#### Required work:
Select the lines that hold the word "joints" and copy each one.

#### Supplied material:
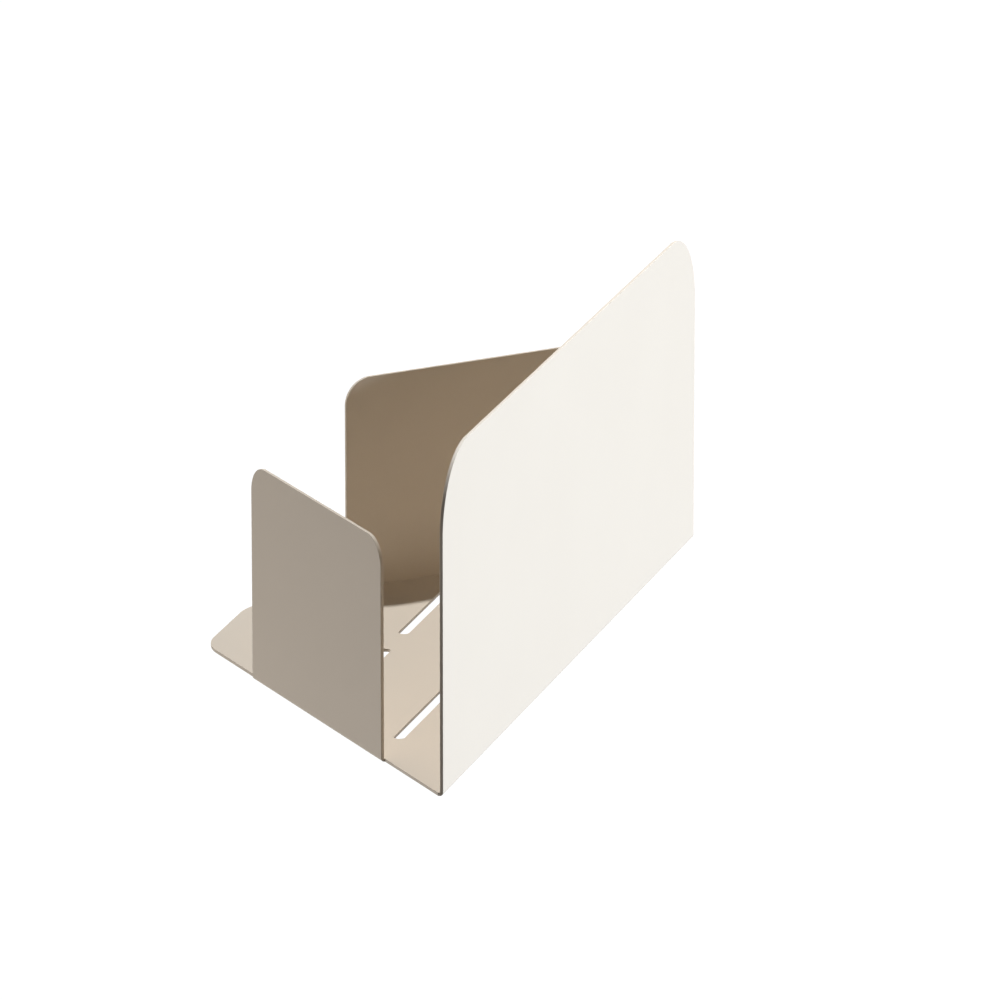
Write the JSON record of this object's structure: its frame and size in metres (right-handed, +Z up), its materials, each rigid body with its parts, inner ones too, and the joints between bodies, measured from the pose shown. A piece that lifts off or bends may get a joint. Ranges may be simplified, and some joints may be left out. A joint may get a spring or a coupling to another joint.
{
  "type": "corner shelf",
  "caption": "Folded steel corner shelf: a slotted triangular plate with a tall front panel and a low flange against each wall.",
  "frame": {"origin": "on the plate's underside, under the middle of the shelf's length and depth", "axes": "+Z up, +X along the front panel, +Y away from the front panel, into the corner of the room"},
  "size_m": [0.3, 0.1292, 0.12],
  "materials": {
    "powder_coat": "pale warm sand powder coat, matt, with a fine texture"
  },
  "bodies": {
    "root": {"shelf_plate": "powder_coat", "front_panel": "powder_coat", "left_wall_flange": "powder_coat", "right_wall_flange": "powder_coat"}
  },
  "joints": []
}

#### Answer to this task:
Write the JSON record of this object's structure: its frame and size in metres (right-handed, +Z up), its materials, each rigid body with its parts, inner ones too, and the joints between bodies, measured from the pose shown. A piece that lifts off or bends may get a joint. Ranges may be simplified, and some joints may be left out. A joint may get a spring or a coupling to another joint.
  "joints": []